Statesman Benjamin Franklin was born on January 17, 1706, and is well known as one of the leading founders and important early political figures of the United States. Franklin is also known for his writings and achievements in a wide variety of areas—including his famous experiments with electricity. Among his many accomplishments, from 1775 to 1776, Franklin served as Postmaster General under the Continental Congress.
Franklin was a statesman, publisher, scientist, and diplomat. His papers consist of approximately 8,000 items spanning the years 1726 to 1907, with most dating from the 1770s and 1780s. The collection from the Library of Congress document Franklin’s work as a scientist, inventor, and observer of the natural world, and his relations with family, friends, and scientific and political colleagues, along with his diplomatic work.

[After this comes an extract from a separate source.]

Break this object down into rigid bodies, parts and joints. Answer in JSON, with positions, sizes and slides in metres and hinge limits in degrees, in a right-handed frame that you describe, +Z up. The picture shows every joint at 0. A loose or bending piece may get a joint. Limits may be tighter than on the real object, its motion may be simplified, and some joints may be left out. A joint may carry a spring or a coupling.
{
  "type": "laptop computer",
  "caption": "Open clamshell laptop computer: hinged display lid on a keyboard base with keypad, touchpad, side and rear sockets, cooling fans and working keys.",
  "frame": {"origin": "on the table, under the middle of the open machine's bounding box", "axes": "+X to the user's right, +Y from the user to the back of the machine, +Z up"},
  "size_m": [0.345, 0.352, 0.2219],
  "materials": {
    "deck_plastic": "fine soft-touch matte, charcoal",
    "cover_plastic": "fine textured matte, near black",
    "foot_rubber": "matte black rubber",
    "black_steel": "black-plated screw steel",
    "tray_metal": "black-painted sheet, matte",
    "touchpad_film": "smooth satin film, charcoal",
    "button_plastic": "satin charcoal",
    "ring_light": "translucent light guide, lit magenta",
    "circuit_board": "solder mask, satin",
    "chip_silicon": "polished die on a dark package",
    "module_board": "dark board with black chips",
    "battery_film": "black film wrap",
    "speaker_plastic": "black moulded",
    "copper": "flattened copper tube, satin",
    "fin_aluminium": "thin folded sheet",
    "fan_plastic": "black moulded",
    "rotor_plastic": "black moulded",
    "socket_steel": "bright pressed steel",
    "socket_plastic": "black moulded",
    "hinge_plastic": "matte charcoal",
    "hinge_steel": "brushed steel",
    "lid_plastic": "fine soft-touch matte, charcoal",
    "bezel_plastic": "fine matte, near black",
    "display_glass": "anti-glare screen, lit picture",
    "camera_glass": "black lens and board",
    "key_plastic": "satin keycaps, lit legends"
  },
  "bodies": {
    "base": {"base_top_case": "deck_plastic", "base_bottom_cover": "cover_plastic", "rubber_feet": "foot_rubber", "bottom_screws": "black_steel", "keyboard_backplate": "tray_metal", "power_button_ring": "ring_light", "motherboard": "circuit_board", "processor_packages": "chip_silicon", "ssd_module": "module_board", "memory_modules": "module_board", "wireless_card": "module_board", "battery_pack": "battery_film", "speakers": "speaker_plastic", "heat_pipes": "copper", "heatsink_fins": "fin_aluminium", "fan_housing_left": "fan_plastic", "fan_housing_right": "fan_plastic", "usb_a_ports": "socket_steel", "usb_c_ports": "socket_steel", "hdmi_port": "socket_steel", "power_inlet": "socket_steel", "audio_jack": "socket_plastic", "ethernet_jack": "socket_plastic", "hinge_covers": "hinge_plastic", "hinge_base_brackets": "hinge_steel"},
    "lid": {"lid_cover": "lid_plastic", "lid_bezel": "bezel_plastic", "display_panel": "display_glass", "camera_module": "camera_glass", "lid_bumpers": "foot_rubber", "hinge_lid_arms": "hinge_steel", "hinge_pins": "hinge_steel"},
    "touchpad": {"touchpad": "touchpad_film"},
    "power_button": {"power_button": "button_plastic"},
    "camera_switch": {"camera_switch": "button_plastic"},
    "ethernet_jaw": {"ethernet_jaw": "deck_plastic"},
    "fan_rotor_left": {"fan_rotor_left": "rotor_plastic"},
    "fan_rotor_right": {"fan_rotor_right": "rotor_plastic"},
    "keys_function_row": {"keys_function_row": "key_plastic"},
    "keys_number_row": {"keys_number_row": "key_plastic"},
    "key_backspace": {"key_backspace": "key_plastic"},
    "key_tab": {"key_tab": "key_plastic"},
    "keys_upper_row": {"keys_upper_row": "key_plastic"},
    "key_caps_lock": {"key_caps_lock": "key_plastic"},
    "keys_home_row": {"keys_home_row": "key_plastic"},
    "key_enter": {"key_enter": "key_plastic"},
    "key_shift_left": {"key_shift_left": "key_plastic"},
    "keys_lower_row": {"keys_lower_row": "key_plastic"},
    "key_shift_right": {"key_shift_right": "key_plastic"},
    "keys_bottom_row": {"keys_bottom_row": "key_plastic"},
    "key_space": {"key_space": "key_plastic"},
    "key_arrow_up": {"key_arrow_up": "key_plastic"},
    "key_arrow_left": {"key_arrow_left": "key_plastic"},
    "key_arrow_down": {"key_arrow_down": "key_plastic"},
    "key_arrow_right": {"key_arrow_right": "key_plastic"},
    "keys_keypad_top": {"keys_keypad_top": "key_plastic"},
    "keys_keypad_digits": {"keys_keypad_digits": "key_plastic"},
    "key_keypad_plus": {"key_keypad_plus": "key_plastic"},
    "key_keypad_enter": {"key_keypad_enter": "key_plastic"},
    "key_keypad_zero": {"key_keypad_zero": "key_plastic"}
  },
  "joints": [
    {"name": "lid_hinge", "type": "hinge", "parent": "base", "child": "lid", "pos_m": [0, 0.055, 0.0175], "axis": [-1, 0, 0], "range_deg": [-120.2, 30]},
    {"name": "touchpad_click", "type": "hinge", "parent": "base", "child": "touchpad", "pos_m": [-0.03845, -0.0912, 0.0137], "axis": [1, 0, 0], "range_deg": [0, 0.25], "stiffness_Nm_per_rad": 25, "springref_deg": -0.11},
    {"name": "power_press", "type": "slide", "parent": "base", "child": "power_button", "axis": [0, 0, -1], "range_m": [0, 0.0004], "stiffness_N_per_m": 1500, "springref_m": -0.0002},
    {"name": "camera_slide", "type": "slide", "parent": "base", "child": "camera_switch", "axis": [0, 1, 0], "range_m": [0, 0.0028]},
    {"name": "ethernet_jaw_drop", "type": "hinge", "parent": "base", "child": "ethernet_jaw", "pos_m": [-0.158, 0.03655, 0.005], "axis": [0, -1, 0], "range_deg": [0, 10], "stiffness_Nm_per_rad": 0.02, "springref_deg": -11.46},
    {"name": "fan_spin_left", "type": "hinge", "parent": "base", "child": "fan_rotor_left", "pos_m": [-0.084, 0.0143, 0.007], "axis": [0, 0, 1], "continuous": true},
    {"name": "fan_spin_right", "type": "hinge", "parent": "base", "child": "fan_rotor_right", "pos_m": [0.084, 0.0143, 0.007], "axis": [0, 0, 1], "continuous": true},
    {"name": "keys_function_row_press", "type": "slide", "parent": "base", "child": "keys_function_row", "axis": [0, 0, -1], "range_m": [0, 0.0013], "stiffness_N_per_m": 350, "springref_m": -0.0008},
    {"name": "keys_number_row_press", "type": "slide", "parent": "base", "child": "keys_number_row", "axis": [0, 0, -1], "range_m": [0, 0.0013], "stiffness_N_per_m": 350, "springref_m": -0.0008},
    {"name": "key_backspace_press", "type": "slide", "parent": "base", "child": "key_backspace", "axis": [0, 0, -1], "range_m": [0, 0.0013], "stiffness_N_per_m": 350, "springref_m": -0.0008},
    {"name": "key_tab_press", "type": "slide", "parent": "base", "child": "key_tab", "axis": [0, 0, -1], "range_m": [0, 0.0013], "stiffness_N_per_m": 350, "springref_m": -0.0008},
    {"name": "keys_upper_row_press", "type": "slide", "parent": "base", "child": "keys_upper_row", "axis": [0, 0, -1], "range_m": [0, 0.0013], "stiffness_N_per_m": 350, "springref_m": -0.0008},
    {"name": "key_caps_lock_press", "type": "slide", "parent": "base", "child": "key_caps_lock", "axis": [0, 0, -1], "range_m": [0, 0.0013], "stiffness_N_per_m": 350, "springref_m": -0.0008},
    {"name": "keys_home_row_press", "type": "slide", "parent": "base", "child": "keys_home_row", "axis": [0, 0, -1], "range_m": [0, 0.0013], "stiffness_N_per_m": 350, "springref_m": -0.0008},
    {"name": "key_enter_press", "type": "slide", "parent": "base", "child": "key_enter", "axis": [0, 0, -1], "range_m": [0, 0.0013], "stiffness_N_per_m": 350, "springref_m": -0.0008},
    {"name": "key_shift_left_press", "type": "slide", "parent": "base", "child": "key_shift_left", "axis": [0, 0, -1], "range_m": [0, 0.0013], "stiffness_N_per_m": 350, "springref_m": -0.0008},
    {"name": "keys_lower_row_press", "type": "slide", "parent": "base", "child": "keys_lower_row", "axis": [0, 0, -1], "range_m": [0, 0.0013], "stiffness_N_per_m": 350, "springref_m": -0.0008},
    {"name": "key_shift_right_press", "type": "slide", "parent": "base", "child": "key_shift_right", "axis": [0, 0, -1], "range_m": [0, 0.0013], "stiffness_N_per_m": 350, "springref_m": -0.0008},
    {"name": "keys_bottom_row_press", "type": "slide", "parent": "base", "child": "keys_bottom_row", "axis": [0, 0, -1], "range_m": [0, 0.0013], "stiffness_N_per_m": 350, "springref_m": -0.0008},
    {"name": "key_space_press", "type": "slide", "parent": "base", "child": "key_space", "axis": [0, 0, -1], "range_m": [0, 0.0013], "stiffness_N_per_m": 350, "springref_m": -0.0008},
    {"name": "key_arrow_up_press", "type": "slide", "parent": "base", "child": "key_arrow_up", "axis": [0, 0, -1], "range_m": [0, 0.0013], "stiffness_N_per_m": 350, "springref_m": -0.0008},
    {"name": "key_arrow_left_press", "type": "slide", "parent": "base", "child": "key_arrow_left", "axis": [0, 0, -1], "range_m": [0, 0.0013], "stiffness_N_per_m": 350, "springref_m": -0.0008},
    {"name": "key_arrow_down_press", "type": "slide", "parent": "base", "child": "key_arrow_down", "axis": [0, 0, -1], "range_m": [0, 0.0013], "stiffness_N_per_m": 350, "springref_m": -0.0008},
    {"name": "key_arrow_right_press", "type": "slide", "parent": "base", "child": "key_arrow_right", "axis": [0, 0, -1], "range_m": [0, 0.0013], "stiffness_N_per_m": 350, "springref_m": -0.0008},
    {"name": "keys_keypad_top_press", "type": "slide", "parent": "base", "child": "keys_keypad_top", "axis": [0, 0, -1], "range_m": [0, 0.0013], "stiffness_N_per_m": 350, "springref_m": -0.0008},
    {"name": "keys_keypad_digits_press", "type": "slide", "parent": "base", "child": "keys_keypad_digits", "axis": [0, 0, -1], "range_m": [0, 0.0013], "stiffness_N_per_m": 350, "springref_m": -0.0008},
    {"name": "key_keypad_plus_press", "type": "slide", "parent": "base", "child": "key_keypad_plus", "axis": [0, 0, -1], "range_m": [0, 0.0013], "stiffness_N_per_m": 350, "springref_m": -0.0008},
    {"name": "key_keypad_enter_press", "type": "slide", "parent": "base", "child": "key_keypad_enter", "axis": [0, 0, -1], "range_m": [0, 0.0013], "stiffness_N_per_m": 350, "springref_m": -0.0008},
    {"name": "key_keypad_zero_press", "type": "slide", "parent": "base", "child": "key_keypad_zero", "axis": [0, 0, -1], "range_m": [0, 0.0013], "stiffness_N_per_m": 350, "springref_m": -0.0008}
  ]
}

Benjamin Franklin: In His Own Words indicates the depth and breadth of Benjamin Franklin’s public, professional, and scientific accomplishments through important documents, letters, books, broadsides, and cartoons.
As a writer, he is known for Poor Richard’s Almanac and his autobiography. He was the oldest figure of the American Revolution. Franklin also was the only person to sign all three documents that established the United States: the Declaration of Independence, the peace treaty with Britain that ended the Revolutionary War, and the Constitution.

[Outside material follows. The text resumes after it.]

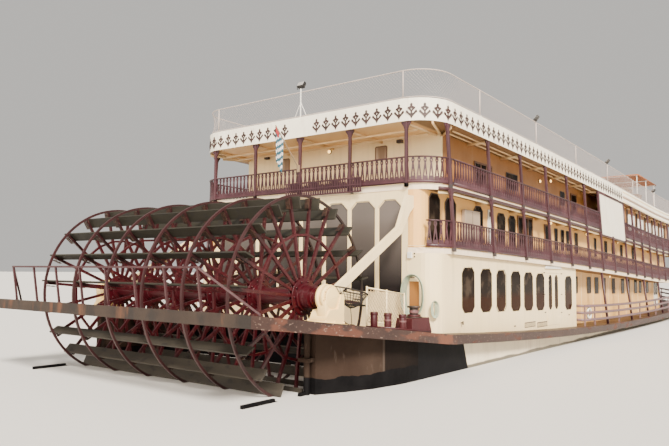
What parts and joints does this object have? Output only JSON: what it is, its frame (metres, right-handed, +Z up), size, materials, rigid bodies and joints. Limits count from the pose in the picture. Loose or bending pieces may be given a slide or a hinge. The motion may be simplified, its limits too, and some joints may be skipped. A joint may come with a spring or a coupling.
{
  "type": "stern-wheel paddle steamer, half-size scale model",
  "caption": "Flat-bottomed three-deck river steamer at half size, with a wide stern paddle wheel between two sponsons, twin rudders, balustraded verandas and hinged saloon doors.",
  "frame": {"origin": "centre of the overall box at the height of the flat bottom, on the centreline amidships", "axes": "+Z up, +Y towards the bow, +X to starboard"},
  "size_m": [7.4, 33.5, 6.68],
  "materials": {
    "hull_paint": "satin",
    "tar": "matte",
    "guard_steel": "matte",
    "cream_paint": "satin",
    "cream_metal": "satin",
    "deck_grey": "matte",
    "maroon_wood": "satin",
    "maroon_metal": "satin",
    "white_metal": "satin",
    "wheel_red": "satin",
    "float_wood": "matte",
    "iron": "matte",
    "canvas": "matte",
    "glass": "gloss",
    "hose": "satin",
    "lamp": "gloss",
    "flag_cloth": "matte"
  },
  "bodies": {
    "boat": {"hull": "hull_paint", "sponson_starboard": "tar", "sponson_port": "tar", "main_deck": "guard_steel", "guard_arm_starboard": "guard_steel", "guard_arm_port": "guard_steel", "aft_walkway": "guard_steel", "saloon_wall_starboard": "cream_paint", "saloon_wall_port": "cream_paint", "promenade_wall_starboard": "cream_paint", "promenade_wall_port": "cream_paint", "front_wall_1": "cream_paint", "front_wall_2": "cream_paint", "front_wall_3": "cream_paint", "stern_wall": "cream_paint", "deck_2_wall_starboard": "cream_paint", "deck_2_wall_port": "cream_paint", "deck_3_wall_starboard": "cream_paint", "deck_3_wall_port": "cream_paint", "deck_3_aft_wall": "cream_paint", "deck_2": "deck_grey", "deck_3": "deck_grey", "roof": "cream_paint", "balcony_frame_starboard": "maroon_wood", "balcony_frame_port": "maroon_wood", "aft_balustrade": "maroon_wood", "fore_balustrade": "maroon_wood", "promenade_rail_starboard": "maroon_metal", "promenade_rail_port": "maroon_metal", "roof_fence_starboard": "white_metal", "roof_fence_port": "white_metal", "roof_fence_aft": "white_metal", "wheelhouse": "cream_paint", "wheelhouse_roof": "white_metal", "awning": "canvas", "engine_block": "iron", "wheel_bearing_starboard": "cream_metal", "wheel_bearing_port": "cream_metal", "strut_starboard": "cream_metal", "strut_port": "cream_metal", "walkway_rail": "maroon_metal", "mooring_gear_starboard": "maroon_metal", "mooring_gear_port": "maroon_metal", "foredeck_windlass": "maroon_metal", "flagstaff": "white_metal", "flag": "flag_cloth"},
    "paddle_wheel": {"paddle_shaft": "wheel_red", "wheel_frame_1": "wheel_red", "wheel_frame_2": "wheel_red", "wheel_frame_3": "wheel_red", "wheel_frame_4": "wheel_red", "wheel_frame_5": "wheel_red", "wheel_frame_6": "wheel_red", "paddle_floats": "float_wood"},
    "starboard_rudder": {"rudder_starboard": "tar"},
    "port_rudder": {"rudder_port": "tar"},
    "starboard_aft_door": {"door_aft_starboard": "cream_paint"},
    "starboard_fore_door": {"door_fore_starboard": "cream_paint"},
    "port_aft_door": {"door_aft_port": "cream_paint"},
    "port_fore_door": {"door_fore_port": "cream_paint"}
  },
  "joints": [
    {"name": "wheel_turn", "type": "hinge", "parent": "boat", "child": "paddle_wheel", "pos_m": [0, -14.5, 2.075], "axis": [1, 0, 0], "continuous": true},
    {"name": "rudder_turn", "type": "hinge", "parent": "boat", "child": "starboard_rudder", "pos_m": [2.79, -14.75, 0.5], "axis": [0, 0, 1], "range_deg": [-35, 35]},
    {"name": "port_rudder_turn", "type": "hinge", "parent": "boat", "child": "port_rudder", "pos_m": [-2.79, -14.75, 0.5], "axis": [0, 0, 1], "range_deg": [-35, 35]},
    {"name": "starboard_aft_door_swing", "type": "hinge", "parent": "boat", "child": "starboard_aft_door", "pos_m": [3.3599, -5.954, 1.5], "axis": [0, 0, -1], "range_deg": [0, 100]},
    {"name": "starboard_fore_door_swing", "type": "hinge", "parent": "boat", "child": "starboard_fore_door", "pos_m": [3.3599, -5.046, 1.5], "axis": [0, 0, 1], "range_deg": [0, 100]},
    {"name": "port_aft_door_swing", "type": "hinge", "parent": "boat", "child": "port_aft_door", "pos_m": [-3.3599, -5.954, 1.5], "axis": [0, 0, 1], "range_deg": [0, 100]},
    {"name": "port_fore_door_swing", "type": "hinge", "parent": "boat", "child": "port_fore_door", "pos_m": [-3.3599, -5.046, 1.5], "axis": [0, 0, -1], "range_deg": [0, 100]}
  ],
  "couplings": [
    {"joint": "port_rudder_turn", "follows": "rudder_turn", "ratio": 1}
  ]
}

Given his background and interests, Franklin would likely have valued the expansive resources of the Internet. This Finding Franklin resource guide provides a starting point for researching Benjamin Franklin in a rapidly digitizing age, starting with the Library of Congress and moving outward to encompass additional materials.
Encourage students to imagine and write about Benjamin Franklin if he lived in contemporary times. What would his life be like? How would he contribute to society?
Curious about the NCTE and Library of Congress connection? Through a grant announced recently by NCTE Executive Director Emily Kirkpatrick, NCTE is engaged in new ongoing work with the Library of Congress, and “will connect the ELA community with the Library of Congress to expand the use of primary sources in teaching.” Stay tuned for more throughout the year!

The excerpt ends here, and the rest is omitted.